Pitfall 2: Confusing the standards of review. A common error is applying the O’Brien intermediate scrutiny test to all expressive conduct cases. The critical inquiry is always the government’s purpose. If its interest is related to suppressing the message (as in Johnson), the analysis immediately shifts to strict scrutiny, which is almost always fatal to the law.

Pitfall 3: Overlooking the "unrelated to suppression" prong. The heart of the Johnson decision is the Court’s careful dissection of Texas’s stated interests. The pitfall is accepting a government’s claimed interest at face value without analyzing whether that interest is genuinely separate from a desire to censor a disfavored viewpoint. Preserving a symbol’s meaning is inherently linked to controlling how it is communicated about.

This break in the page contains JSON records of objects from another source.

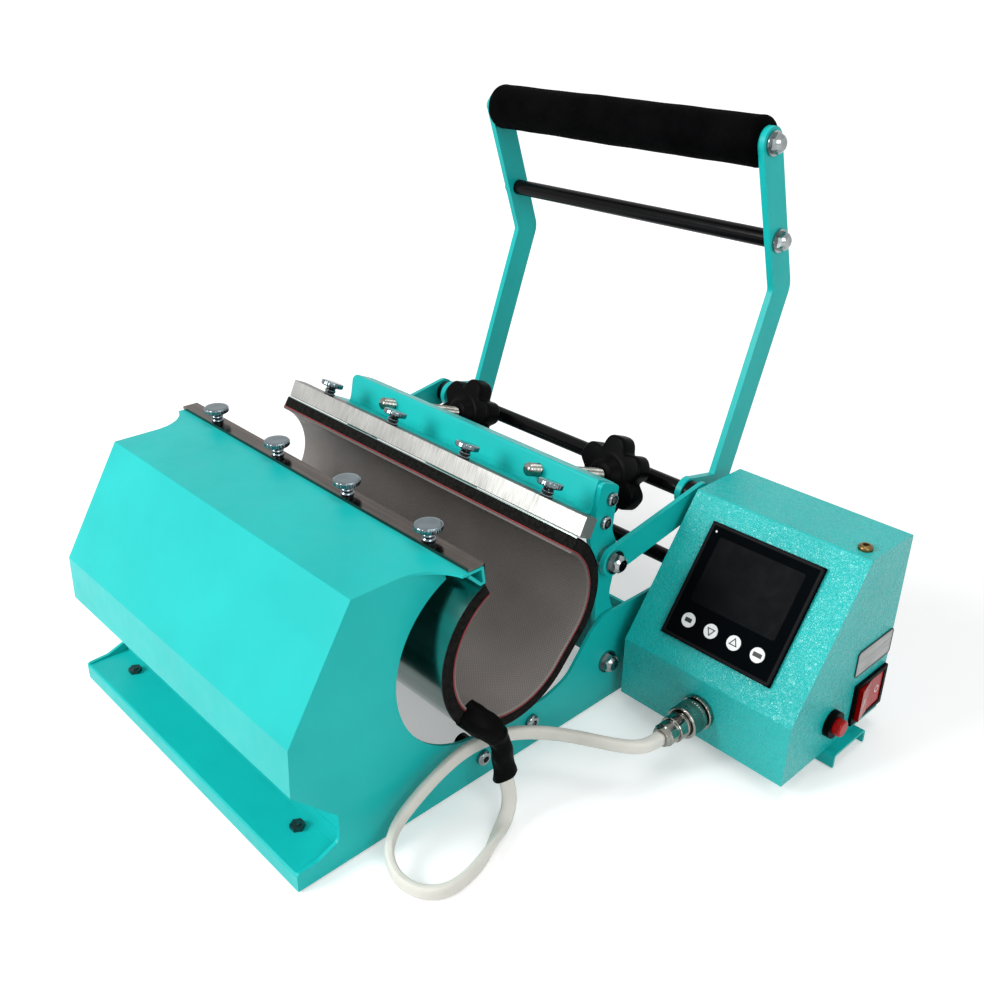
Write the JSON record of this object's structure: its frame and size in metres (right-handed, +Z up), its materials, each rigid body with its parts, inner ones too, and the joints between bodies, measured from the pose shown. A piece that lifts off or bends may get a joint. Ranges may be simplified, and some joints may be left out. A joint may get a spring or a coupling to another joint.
{
  "type": "tumbler heat press",
  "caption": "Tumbler heat press: a wrap-around heater between a fixed sheet-metal hood and a hinged jaw, closed by a two-armed handle, with a control box at its right",
  "frame": {"origin": "centre of the bottom of the press as it stands, handle open, leaving out its free cable and plug", "axes": "+X along the heater towards the control box, +Y to the rear where the handle stands open, +Z up"},
  "size_m": [0.3774, 0.3761, 0.3283],
  "materials": {
    "teal_paint": "gloss teal powder coat",
    "teal_texture": "teal hammered powder coat",
    "white_steel": "brushed",
    "zinc_steel": "zinc plated",
    "gloss_shell": "dark high-gloss sheet",
    "strip_steel": "brushed",
    "brass_screw": "plated",
    "black_rod": "black oxide",
    "black_foam": "closed-cell foam",
    "black_rubber": "moulded",
    "black_plastic": "moulded phenolic",
    "heater_foam": "silicone sponge",
    "heater_mat": "silicone-coated glass cloth",
    "white_silicone": "silicone jacket",
    "panel_face": "printed membrane",
    "key_white": "moulded",
    "red_plastic": "moulded",
    "board_green": "solder mask"
  },
  "bodies": {
    "frame": {"base_plate": "teal_paint", "front_hood": "teal_paint", "side_plate_right": "teal_paint", "side_plate_left": "teal_paint", "rear_cross_plate": "teal_paint", "frame_rods": "black_rod", "frame_bolts": "zinc_steel", "pivot_bolts": "zinc_steel", "support_channel": "teal_paint", "rubber_feet": "black_rubber", "foot_screws": "zinc_steel", "front_clamp_strip": "strip_steel", "heater_shell": "gloss_shell", "heater_foam": "heater_foam", "heating_mat": "heater_mat", "box_shell": "teal_texture", "box_floor": "teal_texture", "box_screws": "brass_screw", "controller": "panel_face", "cable_socket": "zinc_steel", "cable_plug": "zinc_steel", "heater_cable": "white_silicone", "cable_sleeve": "black_rubber", "switch_housing": "black_plastic", "reset_breaker": "black_plastic", "power_inlet": "black_plastic", "circuit_board": "board_green"},
    "jaw": {"rear_clamp_bar": "white_steel", "jaw_channel": "teal_paint", "jaw_bracket_right": "teal_paint", "jaw_bracket_left": "teal_paint", "jaw_screws": "zinc_steel", "link_bolts": "zinc_steel"},
    "handle": {"handle_arm_right": "teal_paint", "handle_arm_left": "teal_paint", "link_rod": "black_rod", "grip_tube": "zinc_steel", "grip_foam": "black_foam", "spacer_rod": "black_rod", "handle_bolts": "zinc_steel"},
    "link_right": {"link_right": "teal_paint"},
    "link_left": {"link_left": "teal_paint"},
    "knob_right": {"star_knob_right": "black_plastic"},
    "knob_left": {"star_knob_left": "black_plastic"},
    "rocker": {"rocker": "red_plastic"},
    "reset_button": {"reset_button": "red_plastic"},
    "plug_ring": {"plug_ring": "zinc_steel"},
    "front_thumbscrew_1": {"front_thumbscrew_1": "zinc_steel"},
    "front_thumbscrew_2": {"front_thumbscrew_2": "zinc_steel"},
    "front_thumbscrew_3": {"front_thumbscrew_3": "zinc_steel"},
    "front_thumbscrew_4": {"front_thumbscrew_4": "zinc_steel"},
    "rear_thumbscrew_1": {"rear_thumbscrew_1": "zinc_steel"},
    "rear_thumbscrew_2": {"rear_thumbscrew_2": "zinc_steel"},
    "rear_thumbscrew_3": {"rear_thumbscrew_3": "zinc_steel"},
    "rear_thumbscrew_4": {"rear_thumbscrew_4": "zinc_steel"},
    "panel_key_1": {"panel_key_1": "key_white"},
    "panel_key_2": {"panel_key_2": "key_white"},
    "panel_key_3": {"panel_key_3": "key_white"},
    "panel_key_4": {"panel_key_4": "key_white"}
  },
  "joints": [
    {"name": "handle_hinge", "type": "hinge", "parent": "frame", "child": "handle", "pos_m": [-0.0559, 0.12085, 0.09], "axis": [1, 0, 0], "range_deg": [0, 45]},
    {"name": "jaw_hinge", "type": "hinge", "parent": "frame", "child": "jaw", "pos_m": [-0.0559, 0.03205, 0.0294], "axis": [1, 0, 0], "range_deg": [0, 12.5], "deforming": ["heater_shell", "heater_foam", "heating_mat"]},
    {"name": "link_right_pivot", "type": "hinge", "parent": "jaw", "child": "link_right", "pos_m": [0.0621, 0.02705, 0.1017], "axis": [1, 0, 0], "range_deg": [-24, 0]},
    {"name": "link_left_pivot", "type": "hinge", "parent": "jaw", "child": "link_left", "pos_m": [-0.1739, 0.02705, 0.1017], "axis": [1, 0, 0], "range_deg": [-24, 0]},
    {"name": "knob_right_turn", "type": "hinge", "parent": "jaw", "child": "knob_right", "pos_m": [0.0106, 0.0181, 0.14264], "axis": [0, 0.9367, -0.3502], "continuous": true},
    {"name": "knob_left_turn", "type": "hinge", "parent": "jaw", "child": "knob_left", "pos_m": [-0.1224, 0.0181, 0.14264], "axis": [0, 0.9367, -0.3502], "continuous": true},
    {"name": "front_thumbscrew_1_turn", "type": "hinge", "parent": "frame", "child": "front_thumbscrew_1", "pos_m": [-0.1549, -0.08995, 0.1517], "axis": [0, 0, 1], "continuous": true},
    {"name": "front_thumbscrew_2_turn", "type": "hinge", "parent": "frame", "child": "front_thumbscrew_2", "pos_m": [-0.0889, -0.08995, 0.1517], "axis": [0, 0, 1], "continuous": true},
    {"name": "front_thumbscrew_3_turn", "type": "hinge", "parent": "frame", "child": "front_thumbscrew_3", "pos_m": [-0.0229, -0.08995, 0.1517], "axis": [0, 0, 1], "continuous": true},
    {"name": "front_thumbscrew_4_turn", "type": "hinge", "parent": "frame", "child": "front_thumbscrew_4", "pos_m": [0.0431, -0.08995, 0.1517], "axis": [0, 0, 1], "continuous": true},
    {"name": "rear_thumbscrew_1_turn", "type": "hinge", "parent": "jaw", "child": "rear_thumbscrew_1", "pos_m": [-0.1549, -0.00863, 0.14715], "axis": [0, 0.4384, 0.8988], "continuous": true},
    {"name": "rear_thumbscrew_2_turn", "type": "hinge", "parent": "jaw", "child": "rear_thumbscrew_2", "pos_m": [-0.0889, -0.00863, 0.14715], "axis": [0, 0.4384, 0.8988], "continuous": true},
    {"name": "rear_thumbscrew_3_turn", "type": "hinge", "parent": "jaw", "child": "rear_thumbscrew_3", "pos_m": [-0.0229, -0.00863, 0.14715], "axis": [0, 0.4384, 0.8988], "continuous": true},
    {"name": "rear_thumbscrew_4_turn", "type": "hinge", "parent": "jaw", "child": "rear_thumbscrew_4", "pos_m": [0.0431, -0.00863, 0.14715], "axis": [0, 0.4384, 0.8988], "continuous": true},
    {"name": "switch_rock", "type": "hinge", "parent": "frame", "child": "rocker", "pos_m": [0.1787, 0.11885, 0.029], "axis": [0, 0, 1], "range_deg": [0, 9]},
    {"name": "reset_push", "type": "slide", "parent": "frame", "child": "reset_button", "axis": [-1, 0, 0], "range_m": [0, 0.0015], "stiffness_N_per_m": 800},
    {"name": "panel_key_1_press", "type": "slide", "parent": "frame", "child": "panel_key_1", "axis": [0, 0.8083, -0.5887], "range_m": [0, 0.0008], "stiffness_N_per_m": 500},
    {"name": "panel_key_2_press", "type": "slide", "parent": "frame", "child": "panel_key_2", "axis": [0, 0.8083, -0.5887], "range_m": [0, 0.0008], "stiffness_N_per_m": 500},
    {"name": "panel_key_3_press", "type": "slide", "parent": "frame", "child": "panel_key_3", "axis": [0, 0.8083, -0.5887], "range_m": [0, 0.0008], "stiffness_N_per_m": 500},
    {"name": "panel_key_4_press", "type": "slide", "parent": "frame", "child": "panel_key_4", "axis": [0, 0.8083, -0.5887], "range_m": [0, 0.0008], "stiffness_N_per_m": 500},
    {"name": "plug_ring_turn", "type": "hinge", "parent": "frame", "child": "plug_ring", "pos_m": [0.1241, 0.02985, 0.028], "axis": [0, -1, 0], "continuous": true}
  ],
  "couplings": [
    {"joint": "jaw_hinge", "follows": "handle_hinge", "ratio": 0.274},
    {"joint": "link_right_pivot", "follows": "handle_hinge", "ratio": -0.522},
    {"joint": "link_left_pivot", "follows": "handle_hinge", "ratio": -0.522}
  ]
}
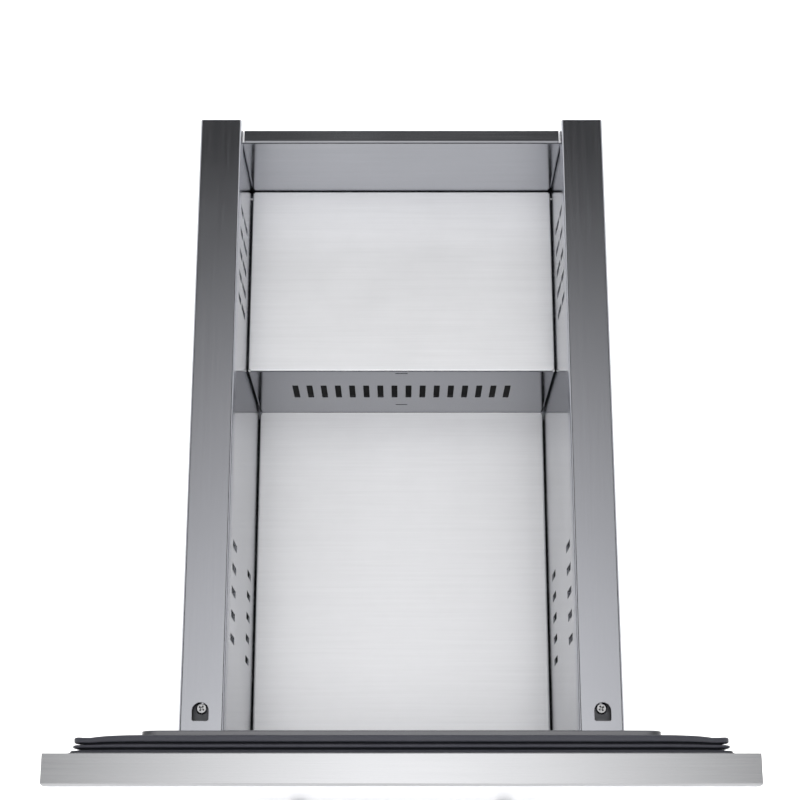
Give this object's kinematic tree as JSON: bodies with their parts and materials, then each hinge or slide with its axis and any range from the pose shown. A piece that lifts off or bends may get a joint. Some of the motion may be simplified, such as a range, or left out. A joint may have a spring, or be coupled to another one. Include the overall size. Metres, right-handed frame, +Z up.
{
  "type": "refrigerator drawer bin",
  "caption": "Pull-out stainless drawer bin of an undercounter drawer refrigerator: stepped vented bin, covered rails, insulated front with gasket, full-extension ball slides.",
  "frame": {"origin": "bottom centre of the closed drawer's box: middle of its width and of its depth, level with the front's bottom edge", "axes": "+X to the right seen from the front, +Y from the front towards the back of the cabinet, +Z up"},
  "size_m": [0.376, 0.478, 0.3627],
  "materials": {
    "stainless": "satin",
    "bin_steel": "satin",
    "floor_steel": "satin",
    "rail_steel": "satin",
    "foam": "matte",
    "liner_plastic": "satin",
    "gasket_rubber": "matte",
    "magnet": "matte",
    "zinc_steel": "satin",
    "slide_steel": "satin",
    "fastener_steel": "satin",
    "cage_brass": "satin",
    "ball_steel": "polished",
    "black_plastic": "satin"
  },
  "bodies": {
    "cabinet_side": {"left_cabinet_member": "slide_steel", "right_cabinet_member": "slide_steel", "left_cabinet_bracket": "zinc_steel", "right_cabinet_bracket": "zinc_steel", "member_rivets": "fastener_steel", "cage_stops": "black_plastic"},
    "drawer": {"front_skin": "stainless", "handle_bar": "stainless", "handle_posts": "stainless", "left_side_panel": "bin_steel", "right_side_panel": "bin_steel", "back_panel": "bin_steel", "bin_front_panel": "bin_steel", "stepped_floor": "floor_steel", "left_rail_cover": "rail_steel", "right_rail_cover": "rail_steel", "front_foam": "foam", "front_liner": "liner_plastic", "door_gasket": "gasket_rubber", "gasket_magnets": "magnet", "handle_backing_plate": "zinc_steel", "bracket_backing_plates": "zinc_steel", "deck_support_angles": "zinc_steel", "left_front_bracket": "zinc_steel", "right_front_bracket": "zinc_steel", "left_drawer_member": "slide_steel", "right_drawer_member": "slide_steel", "handle_studs": "fastener_steel", "handle_set_screws": "fastener_steel", "rail_lock_screws": "fastener_steel", "front_bracket_screws": "fastener_steel", "bracket_rivets": "fastener_steel", "floor_rivets": "fastener_steel", "front_panel_rivets": "fastener_steel", "back_panel_rivets": "fastener_steel", "drawer_member_rivets": "fastener_steel", "lever_pivots": "fastener_steel"},
    "left_intermediate": {"left_intermediate_member": "slide_steel"},
    "left_outer_cage": {"left_outer_cage": "cage_brass", "left_outer_balls": "ball_steel"},
    "left_inner_cage": {"left_inner_cage": "cage_brass", "left_inner_balls": "ball_steel"},
    "left_lever": {"left_release_lever": "black_plastic"},
    "right_intermediate": {"right_intermediate_member": "slide_steel"},
    "right_outer_cage": {"right_outer_cage": "cage_brass", "right_outer_balls": "ball_steel"},
    "right_inner_cage": {"right_inner_cage": "cage_brass", "right_inner_balls": "ball_steel"},
    "right_lever": {"right_release_lever": "black_plastic"}
  },
  "joints": [
    {"name": "drawer_slide", "type": "slide", "parent": "cabinet_side", "child": "drawer", "axis": [0, -1, 0], "range_m": [0, 0.375]},
    {"name": "left_intermediate_slide", "type": "slide", "parent": "cabinet_side", "child": "left_intermediate", "axis": [0, -1, 0], "range_m": [0, 0.1875]},
    {"name": "left_outer_cage_slide", "type": "slide", "parent": "cabinet_side", "child": "left_outer_cage", "axis": [0, -1, 0], "range_m": [0, 0.09375]},
    {"name": "left_inner_cage_slide", "type": "slide", "parent": "cabinet_side", "child": "left_inner_cage", "axis": [0, -1, 0], "range_m": [0, 0.28125]},
    {"name": "left_lever_pivot", "type": "hinge", "parent": "drawer", "child": "left_lever", "pos_m": [-0.1103, 0.129, 0.14], "axis": [1, 0, 0], "range_deg": [-6, 6]},
    {"name": "right_intermediate_slide", "type": "slide", "parent": "cabinet_side", "child": "right_intermediate", "axis": [0, -1, 0], "range_m": [0, 0.1875]},
    {"name": "right_outer_cage_slide", "type": "slide", "parent": "cabinet_side", "child": "right_outer_cage", "axis": [0, -1, 0], "range_m": [0, 0.09375]},
    {"name": "right_inner_cage_slide", "type": "slide", "parent": "cabinet_side", "child": "right_inner_cage", "axis": [0, -1, 0], "range_m": [0, 0.28125]},
    {"name": "right_lever_pivot", "type": "hinge", "parent": "drawer", "child": "right_lever", "pos_m": [0.1103, 0.129, 0.14], "axis": [1, 0, 0], "range_deg": [-6, 6]}
  ],
  "couplings": [
    {"joint": "left_intermediate_slide", "follows": "drawer_slide", "ratio": 0.5},
    {"joint": "left_outer_cage_slide", "follows": "drawer_slide", "ratio": 0.25},
    {"joint": "left_inner_cage_slide", "follows": "drawer_slide", "ratio": 0.75},
    {"joint": "right_intermediate_slide", "follows": "drawer_slide", "ratio": 0.5},
    {"joint": "right_outer_cage_slide", "follows": "drawer_slide", "ratio": 0.25},
    {"joint": "right_inner_cage_slide", "follows": "drawer_slide", "ratio": 0.75}
  ]
}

Pitfall 4: Assuming the Flag Protection Act was substantively different from the Texas law. While drafted differently, both laws were motivated by the same objective: preventing the expressive act of desecrating the flag. Eichman confirms that repackaging a speech-suppressive interest does not change its fundamental nature.

Summary

  • The First Amendment protects symbolic conduct, or expressive conduct, which is action intended and likely to convey a particularized message.
  • The standard framework for analyzing such conduct is the O’Brien test, which permits regulation if the government’s substantial interest is unrelated to suppressing expression.
  • In Texas v. Johnson, the Supreme Court held that laws prohibiting flag desecration are unconstitutional because the government’s interest in preserving the flag as a national symbol is inherently related to suppressing disagreeable expression, triggering strict scrutiny.
  • Congress’s attempt to circumvent Johnson with the Flag Protection Act failed in United States v. Eichman, as the Court found the government’s interest was still rooted in suppressing the communicative impact of flag burning.
  • Repeated efforts to pass a constitutional amendment banning flag desecration have failed, leaving flag burning as a politically potent—and legally protected—form of symbolic speech.